§ Exercise data:
++++++++

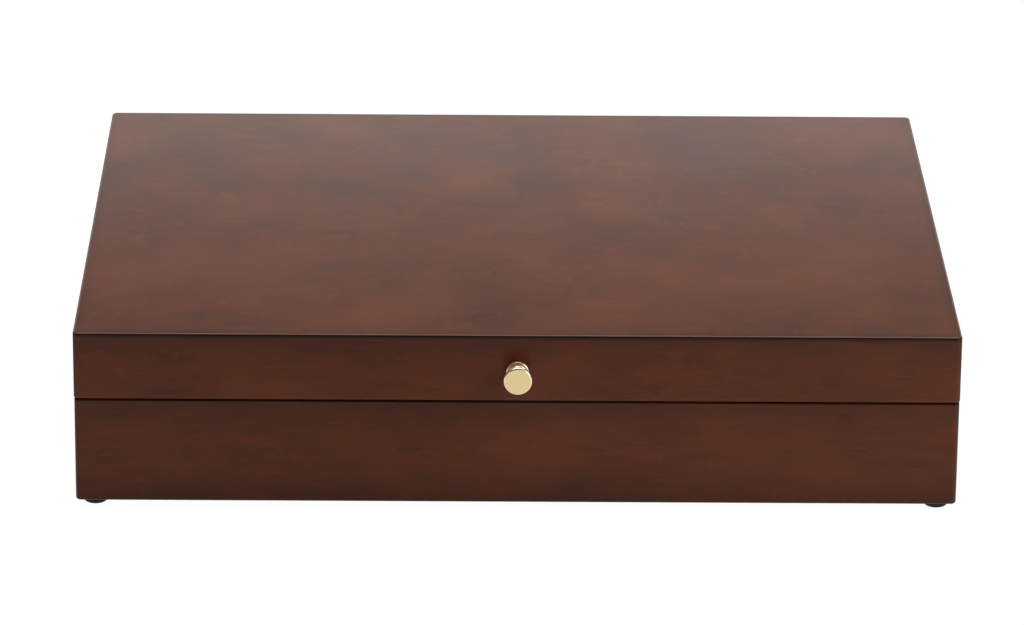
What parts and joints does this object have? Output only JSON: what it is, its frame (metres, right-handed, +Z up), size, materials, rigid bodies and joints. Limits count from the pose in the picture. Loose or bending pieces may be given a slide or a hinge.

++++++++

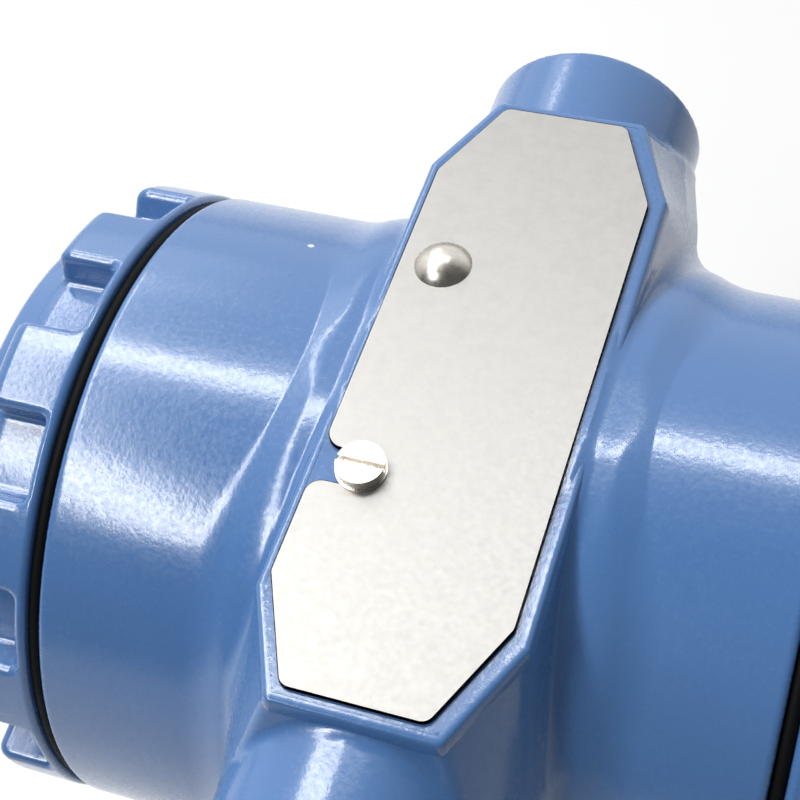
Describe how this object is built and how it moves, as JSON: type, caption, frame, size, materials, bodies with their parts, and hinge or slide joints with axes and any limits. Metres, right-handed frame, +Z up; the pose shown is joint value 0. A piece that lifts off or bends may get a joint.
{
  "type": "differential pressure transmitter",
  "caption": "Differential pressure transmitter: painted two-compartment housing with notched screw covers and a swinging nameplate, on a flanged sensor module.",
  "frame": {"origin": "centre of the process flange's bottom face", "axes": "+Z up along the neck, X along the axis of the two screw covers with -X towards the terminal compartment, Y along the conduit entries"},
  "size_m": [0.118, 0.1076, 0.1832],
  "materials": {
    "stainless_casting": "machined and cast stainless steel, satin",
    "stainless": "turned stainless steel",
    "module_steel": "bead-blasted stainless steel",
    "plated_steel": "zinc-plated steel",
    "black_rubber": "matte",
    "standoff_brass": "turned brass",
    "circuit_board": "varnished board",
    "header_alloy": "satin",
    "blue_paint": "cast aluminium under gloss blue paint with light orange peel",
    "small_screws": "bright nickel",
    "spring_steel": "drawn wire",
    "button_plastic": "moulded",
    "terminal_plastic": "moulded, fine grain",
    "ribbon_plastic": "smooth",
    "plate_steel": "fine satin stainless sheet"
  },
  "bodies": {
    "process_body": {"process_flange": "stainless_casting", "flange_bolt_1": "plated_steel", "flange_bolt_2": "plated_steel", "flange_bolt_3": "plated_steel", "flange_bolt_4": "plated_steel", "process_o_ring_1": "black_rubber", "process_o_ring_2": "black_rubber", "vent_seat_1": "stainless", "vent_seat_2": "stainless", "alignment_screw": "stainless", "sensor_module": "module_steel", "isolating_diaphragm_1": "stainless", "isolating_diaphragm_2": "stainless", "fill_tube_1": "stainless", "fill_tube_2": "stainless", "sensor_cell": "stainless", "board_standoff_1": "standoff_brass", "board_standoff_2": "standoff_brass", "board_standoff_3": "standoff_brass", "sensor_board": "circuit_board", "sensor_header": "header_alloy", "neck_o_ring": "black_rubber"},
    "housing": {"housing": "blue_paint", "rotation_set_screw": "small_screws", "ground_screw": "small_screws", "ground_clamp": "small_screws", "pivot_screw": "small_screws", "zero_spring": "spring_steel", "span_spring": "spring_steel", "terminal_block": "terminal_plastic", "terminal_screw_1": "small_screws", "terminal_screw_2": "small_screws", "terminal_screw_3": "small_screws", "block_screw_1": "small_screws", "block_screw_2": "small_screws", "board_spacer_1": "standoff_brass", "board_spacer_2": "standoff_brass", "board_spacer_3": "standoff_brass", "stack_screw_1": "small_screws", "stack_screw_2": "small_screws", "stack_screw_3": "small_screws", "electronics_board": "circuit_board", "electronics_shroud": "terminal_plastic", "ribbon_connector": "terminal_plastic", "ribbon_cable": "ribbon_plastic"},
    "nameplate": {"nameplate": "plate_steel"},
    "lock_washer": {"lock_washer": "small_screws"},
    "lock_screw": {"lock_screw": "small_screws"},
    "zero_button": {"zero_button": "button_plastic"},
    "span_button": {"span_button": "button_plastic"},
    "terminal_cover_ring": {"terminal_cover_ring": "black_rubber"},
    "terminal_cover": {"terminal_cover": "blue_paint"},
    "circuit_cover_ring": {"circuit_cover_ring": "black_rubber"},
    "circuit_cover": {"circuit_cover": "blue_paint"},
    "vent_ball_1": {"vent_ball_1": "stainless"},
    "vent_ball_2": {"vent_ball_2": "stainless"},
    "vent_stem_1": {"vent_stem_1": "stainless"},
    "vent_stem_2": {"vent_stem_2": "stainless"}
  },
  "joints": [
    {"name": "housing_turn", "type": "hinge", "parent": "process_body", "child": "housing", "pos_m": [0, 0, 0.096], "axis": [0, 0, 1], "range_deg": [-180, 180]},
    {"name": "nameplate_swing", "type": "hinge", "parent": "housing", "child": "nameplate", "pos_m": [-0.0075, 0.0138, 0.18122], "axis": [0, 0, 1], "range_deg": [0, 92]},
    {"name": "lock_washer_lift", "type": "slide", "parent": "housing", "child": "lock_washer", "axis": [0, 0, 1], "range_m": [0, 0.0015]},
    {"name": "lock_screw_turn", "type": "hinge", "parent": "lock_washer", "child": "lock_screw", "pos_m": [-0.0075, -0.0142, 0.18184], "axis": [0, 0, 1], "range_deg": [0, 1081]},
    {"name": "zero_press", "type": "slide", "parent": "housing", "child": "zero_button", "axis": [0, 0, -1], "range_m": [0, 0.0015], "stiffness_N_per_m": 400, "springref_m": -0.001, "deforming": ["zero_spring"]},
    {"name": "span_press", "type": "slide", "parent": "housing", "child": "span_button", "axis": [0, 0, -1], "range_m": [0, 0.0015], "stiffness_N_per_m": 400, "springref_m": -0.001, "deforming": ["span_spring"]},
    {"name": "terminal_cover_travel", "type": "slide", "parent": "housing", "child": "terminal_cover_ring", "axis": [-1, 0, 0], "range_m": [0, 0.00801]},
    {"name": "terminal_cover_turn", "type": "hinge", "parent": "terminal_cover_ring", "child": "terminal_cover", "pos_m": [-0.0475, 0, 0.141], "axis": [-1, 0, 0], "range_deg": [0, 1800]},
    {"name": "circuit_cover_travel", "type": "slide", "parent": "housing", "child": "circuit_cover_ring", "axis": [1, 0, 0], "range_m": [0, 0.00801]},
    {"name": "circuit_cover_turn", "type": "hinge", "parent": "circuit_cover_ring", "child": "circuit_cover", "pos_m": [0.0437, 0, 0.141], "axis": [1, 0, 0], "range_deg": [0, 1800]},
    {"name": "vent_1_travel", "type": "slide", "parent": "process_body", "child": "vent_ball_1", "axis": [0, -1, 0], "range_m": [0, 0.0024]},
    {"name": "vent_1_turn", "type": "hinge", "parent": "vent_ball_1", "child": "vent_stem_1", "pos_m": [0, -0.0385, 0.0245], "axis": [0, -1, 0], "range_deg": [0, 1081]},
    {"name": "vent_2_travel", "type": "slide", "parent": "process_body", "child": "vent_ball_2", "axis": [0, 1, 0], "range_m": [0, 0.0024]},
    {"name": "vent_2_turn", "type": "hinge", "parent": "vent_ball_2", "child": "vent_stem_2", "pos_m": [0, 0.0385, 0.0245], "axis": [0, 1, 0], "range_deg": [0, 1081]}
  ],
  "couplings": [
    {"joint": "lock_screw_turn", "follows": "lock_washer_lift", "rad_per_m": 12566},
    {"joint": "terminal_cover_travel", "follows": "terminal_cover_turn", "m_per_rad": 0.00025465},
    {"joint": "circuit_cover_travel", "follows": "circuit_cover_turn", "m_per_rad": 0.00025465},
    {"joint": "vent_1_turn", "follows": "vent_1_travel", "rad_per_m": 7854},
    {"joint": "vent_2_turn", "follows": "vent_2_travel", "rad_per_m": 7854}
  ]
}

++++++++

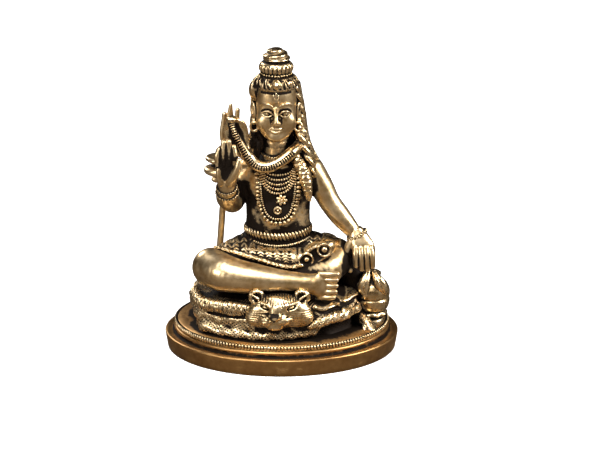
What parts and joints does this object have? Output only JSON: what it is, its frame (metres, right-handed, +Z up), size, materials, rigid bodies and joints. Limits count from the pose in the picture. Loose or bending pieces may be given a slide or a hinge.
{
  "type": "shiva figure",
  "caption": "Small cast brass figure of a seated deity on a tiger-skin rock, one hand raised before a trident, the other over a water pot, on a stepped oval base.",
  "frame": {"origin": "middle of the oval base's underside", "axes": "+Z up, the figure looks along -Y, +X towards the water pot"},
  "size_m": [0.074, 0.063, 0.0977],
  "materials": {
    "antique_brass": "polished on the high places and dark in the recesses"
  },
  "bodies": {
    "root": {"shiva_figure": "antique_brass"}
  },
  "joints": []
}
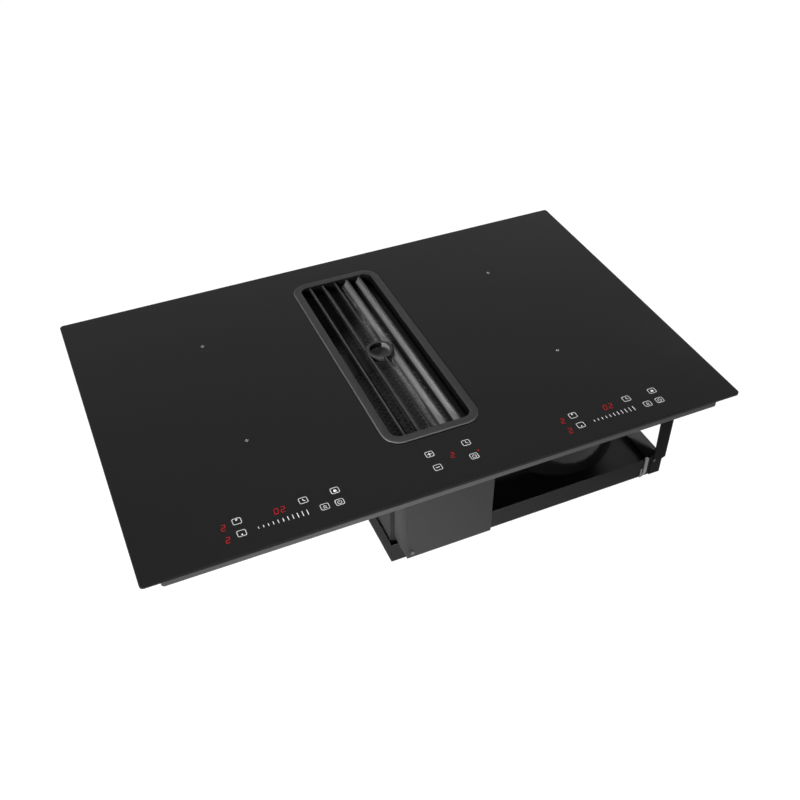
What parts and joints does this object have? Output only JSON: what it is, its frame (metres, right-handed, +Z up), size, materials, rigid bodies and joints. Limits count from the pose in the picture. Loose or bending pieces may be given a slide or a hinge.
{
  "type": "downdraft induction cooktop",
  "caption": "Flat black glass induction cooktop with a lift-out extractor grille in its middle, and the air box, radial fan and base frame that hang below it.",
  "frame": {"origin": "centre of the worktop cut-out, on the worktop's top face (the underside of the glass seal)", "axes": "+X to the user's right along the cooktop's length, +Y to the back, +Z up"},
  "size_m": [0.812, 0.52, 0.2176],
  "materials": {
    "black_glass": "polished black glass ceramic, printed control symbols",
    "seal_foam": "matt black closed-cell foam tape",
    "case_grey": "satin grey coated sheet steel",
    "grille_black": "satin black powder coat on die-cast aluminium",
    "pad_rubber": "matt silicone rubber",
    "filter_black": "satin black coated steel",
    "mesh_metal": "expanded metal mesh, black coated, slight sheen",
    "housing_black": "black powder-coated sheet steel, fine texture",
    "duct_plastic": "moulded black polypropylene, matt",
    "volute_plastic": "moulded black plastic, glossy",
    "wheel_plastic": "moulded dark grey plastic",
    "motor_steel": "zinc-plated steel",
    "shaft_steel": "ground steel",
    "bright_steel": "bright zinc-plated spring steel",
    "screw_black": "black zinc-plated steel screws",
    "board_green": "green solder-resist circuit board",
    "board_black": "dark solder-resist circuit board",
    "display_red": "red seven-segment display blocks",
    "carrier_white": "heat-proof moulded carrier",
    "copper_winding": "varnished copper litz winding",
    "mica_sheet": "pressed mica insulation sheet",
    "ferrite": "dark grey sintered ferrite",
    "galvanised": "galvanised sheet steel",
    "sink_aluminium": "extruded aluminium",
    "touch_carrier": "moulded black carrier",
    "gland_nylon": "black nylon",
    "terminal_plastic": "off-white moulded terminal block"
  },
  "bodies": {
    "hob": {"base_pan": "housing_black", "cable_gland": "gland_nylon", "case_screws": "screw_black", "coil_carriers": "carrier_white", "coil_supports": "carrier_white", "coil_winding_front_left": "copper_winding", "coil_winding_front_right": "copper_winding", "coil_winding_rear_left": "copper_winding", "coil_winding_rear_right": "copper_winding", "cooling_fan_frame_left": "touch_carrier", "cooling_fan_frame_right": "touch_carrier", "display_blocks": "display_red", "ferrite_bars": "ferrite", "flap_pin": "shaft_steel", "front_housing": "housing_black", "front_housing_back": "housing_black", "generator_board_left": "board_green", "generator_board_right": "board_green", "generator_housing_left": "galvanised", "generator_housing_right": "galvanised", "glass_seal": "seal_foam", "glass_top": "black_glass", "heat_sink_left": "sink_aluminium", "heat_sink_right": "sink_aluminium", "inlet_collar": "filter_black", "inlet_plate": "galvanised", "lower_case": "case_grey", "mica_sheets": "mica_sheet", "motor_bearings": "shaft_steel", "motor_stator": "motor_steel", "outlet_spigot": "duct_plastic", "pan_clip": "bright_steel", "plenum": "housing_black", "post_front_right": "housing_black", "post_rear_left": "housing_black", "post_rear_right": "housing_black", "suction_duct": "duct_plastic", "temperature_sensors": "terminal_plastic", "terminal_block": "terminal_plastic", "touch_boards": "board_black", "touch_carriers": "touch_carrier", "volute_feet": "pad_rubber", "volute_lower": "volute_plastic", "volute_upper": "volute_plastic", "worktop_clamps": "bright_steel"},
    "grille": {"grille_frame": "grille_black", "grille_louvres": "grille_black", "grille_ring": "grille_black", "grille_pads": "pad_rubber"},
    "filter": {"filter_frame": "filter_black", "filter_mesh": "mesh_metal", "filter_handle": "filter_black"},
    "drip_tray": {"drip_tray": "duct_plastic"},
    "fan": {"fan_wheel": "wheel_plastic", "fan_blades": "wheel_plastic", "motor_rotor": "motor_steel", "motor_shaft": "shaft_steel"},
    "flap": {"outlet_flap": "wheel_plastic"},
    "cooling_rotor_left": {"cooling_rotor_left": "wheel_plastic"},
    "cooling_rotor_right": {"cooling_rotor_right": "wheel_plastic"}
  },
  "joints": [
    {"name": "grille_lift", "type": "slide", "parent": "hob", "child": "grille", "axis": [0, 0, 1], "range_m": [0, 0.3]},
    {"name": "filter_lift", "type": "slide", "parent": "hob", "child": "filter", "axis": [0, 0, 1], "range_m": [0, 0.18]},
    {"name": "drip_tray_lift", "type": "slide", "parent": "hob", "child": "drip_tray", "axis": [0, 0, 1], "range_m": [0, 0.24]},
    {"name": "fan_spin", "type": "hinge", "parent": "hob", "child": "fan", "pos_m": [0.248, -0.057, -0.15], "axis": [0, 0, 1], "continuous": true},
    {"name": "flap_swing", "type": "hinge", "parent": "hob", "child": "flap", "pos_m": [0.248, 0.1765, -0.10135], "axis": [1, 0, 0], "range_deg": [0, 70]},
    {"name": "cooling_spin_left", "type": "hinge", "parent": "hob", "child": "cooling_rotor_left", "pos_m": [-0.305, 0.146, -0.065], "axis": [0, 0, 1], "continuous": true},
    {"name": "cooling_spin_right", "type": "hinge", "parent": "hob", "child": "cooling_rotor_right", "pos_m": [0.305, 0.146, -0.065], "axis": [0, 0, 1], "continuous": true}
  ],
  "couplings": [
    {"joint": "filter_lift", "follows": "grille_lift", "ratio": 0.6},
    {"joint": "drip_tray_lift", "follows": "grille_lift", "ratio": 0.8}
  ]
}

++++++++

§ Problem to work on: Using the listing, collect all lines in which the string "with" is found.

§ Output below:
Describe how this object is built and how it moves, as JSON: type, caption, frame, size, materials, bodies with their parts, and hinge or slide joints with axes and any limits. Metres, right-handed frame, +Z up; the pose shown is joint value 0. A piece that lifts off or bends may get a joint.
  "caption": "Differential pressure transmitter: painted two-compartment housing with notched screw covers and a swinging nameplate, on a flanged sensor module.",
  "frame": {"origin": "centre of the process flange's bottom face", "axes": "+Z up along the neck, X along the axis of the two screw covers with -X towards the terminal compartment, Y along the conduit entries"},
    "blue_paint": "cast aluminium under gloss blue paint with light orange peel",
  "caption": "Flat black glass induction cooktop with a lift-out extractor grille in its middle, and the air box, radial fan and base frame that hang below it.",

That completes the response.